Destiny Church bishop Brian Tamaki has told his followers they should take to the streets if the New Zealand Government announces an extension to the current three-day lockdown in effect in Auckland.
Speaking outside his church in South Auckland, across the road from a Covid-19 testing station, Tamaki said "there's another virus just as bad as Covid-19, it's called fear".
He pointed the finger at the Government who he says is telling New Zealanders to close their front doors while keeping the borders open to "immigrants, refugees still, and people from countries where this Covid-19 pandemic has been very active".
"I wanna say something: This has gone too far," he says.
"We're gonna end up like a third world country that's having civil war," he says.
"I don't believe we should let our freedoms and our rights be railroaded again.

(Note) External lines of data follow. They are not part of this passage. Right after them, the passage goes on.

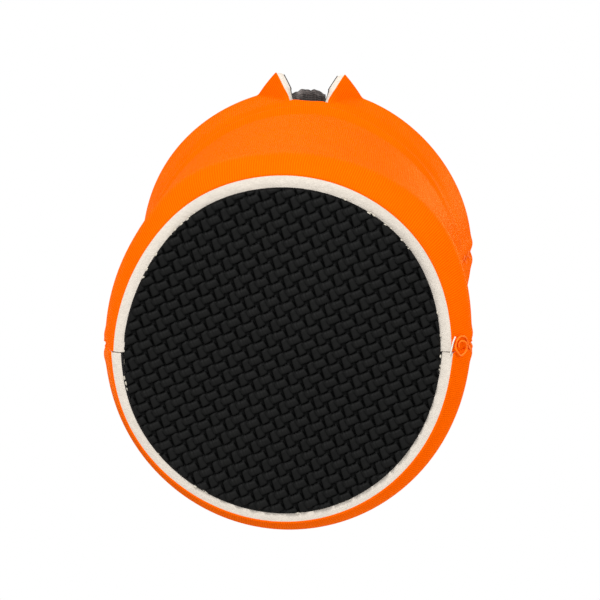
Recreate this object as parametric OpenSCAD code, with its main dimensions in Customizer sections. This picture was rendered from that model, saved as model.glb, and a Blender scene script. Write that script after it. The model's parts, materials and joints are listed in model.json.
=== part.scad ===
// Insulating drink sleeve: two laminated neoprene panels butt-joined at the sides,
// closed by an inset grip base, with a notched mouth and a webbing pull tab.
// The sleeve stands on its base. +Z is up the bore and -Y is the front.

/* [Sleeve] */
// Radius of the bore that grips the can
bore_r = 33.2; // [30:0.1:40]
// Height of the mouth rim above the ground
sleeve_h = 105; // [98:1:130]
// Height of the wall's cut bottom edge above the ground
wall_z0 = 1; // [0.6:0.1:1.4]

/* [Laminate] */
// Thickness of the black lining ply
lining_t = 0.4; // [0.3:0.05:0.6]
// Thickness of the white foam ply
foam_t = 2.2; // [1.5:0.1:3.5]
// Thickness of the orange knit ply
knit_t = 0.4; // [0.3:0.05:0.6]

/* [Base] */
// Radius of the base disc
base_r = 32.5; // [29:0.1:39]
// Thickness of the textured rubber tread
tread_t = 1.4; // [1.2:0.1:2.5]
// Thickness of the base's foam core
base_foam_t = 2.8; // [2:0.1:4]
// Thickness of the cement film round the disc
cement_t = 0.25; // [0.2:0.05:0.4]

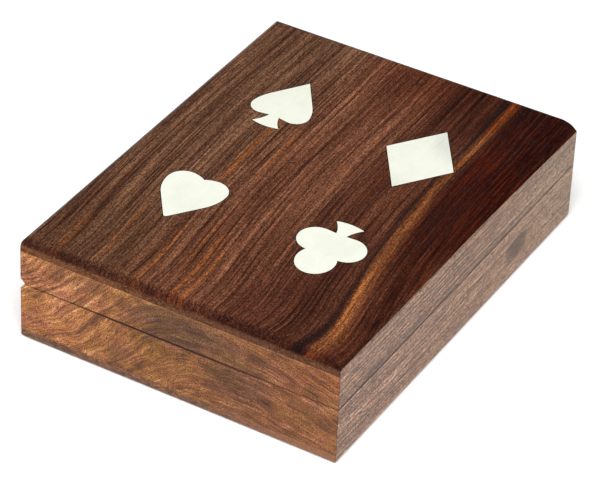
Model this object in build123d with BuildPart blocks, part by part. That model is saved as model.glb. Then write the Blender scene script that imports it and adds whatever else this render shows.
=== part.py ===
from build123d import *
import os

# A wooden box for two decks of playing cards, with a lid on two butt hinges.
# X runs along the box, +Y is the hinge side, -Y is the side that opens, Z is up.
# The origin is on the table, under the middle of the box. Sizes are in millimetres.

# Closed box
box_length = 152
box_width = 113
box_height = 38

# The lid and the base are sawn from one box. The gap left by the cut is wider at the hinges.
parting_height = 20.85
parting_gap_back = 0.3
parting_gap_front = 0.14

# Boards
wall_thickness = 7
top_thickness = 4.8
bottom_thickness = 3.5
bottom_edge_radius = 1.5

# Rounding of the lid's top: how far each curve runs in from the edge, and how far it drops.
# It was sanded by hand: the right end is rounded more at the back than at the front,
# and the front edge starts to fall off towards the right corner at front_crown_turn.
left_crown_run = 3.6
left_crown_drop = 4.6
right_crown_run_back = 4.2
right_crown_drop_back = 4.7
right_crown_run_front = 2.4
right_crown_drop_front = 3.1
front_crown_run = 7
front_crown_drop = 2.2
front_crown_turn = 15
front_crown_run_corner = 9
front_crown_drop_corner = 4.0
back_crown_run = 2.8
back_crown_drop = 2.3

# Divider between the two card compartments, let into the front and back walls
divider_thickness = 5
divider_drop = 1.5
divider_edge_radius = 0.8
divider_groove_depth = 2
divider_clearance = 0.05

# Felt pads on the floor of the compartments
felt_thickness = 1
felt_clearance = 0.3
felt_corner_radius = 1

# Suits let in flush with the lid's top
inlay_thickness = 1.2
inlay_gap = 0.25

spade_x = 31.9
spade_y = 26.4
spade_length = 29
spade_width = 20.7
spade_shoulder_width = 15.8
spade_shoulder_drop = 11.8
spade_waist_drop = 18
spade_lobe_spread = 10
spade_lobe_drop = 23.25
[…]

I think we should be contemplating about taking to the streets."
Tamaki says the "socialistic and communist" Government is using the pandemic for political reasons.
"If you want New Zealand to remain New Zealand you can't sit at home and be locked down," he tells his followers on Facebook.
"Our borders are wide open but she [the Prime Minister] wants to shut our front doors and our back doors in our homes - don't you find this ironic?"
New Zealand's borders have been closed since earlier this year, except to returning citizens, residents and very small numbers of workers whose jobs are deemed essential to this country.
"If there is any community transmission, it's coming from our open borders," he adds.
"If she goes beyond the shutdown on Friday, we ought to be considering a stand on the Saturday," Tamaki says, urging his followers to defy lockdown rules and take to the streets.
He says the country needs "to get rid of this socialist communist Government".
"If the case is true, isolate them, but let the economy, let us continue to work."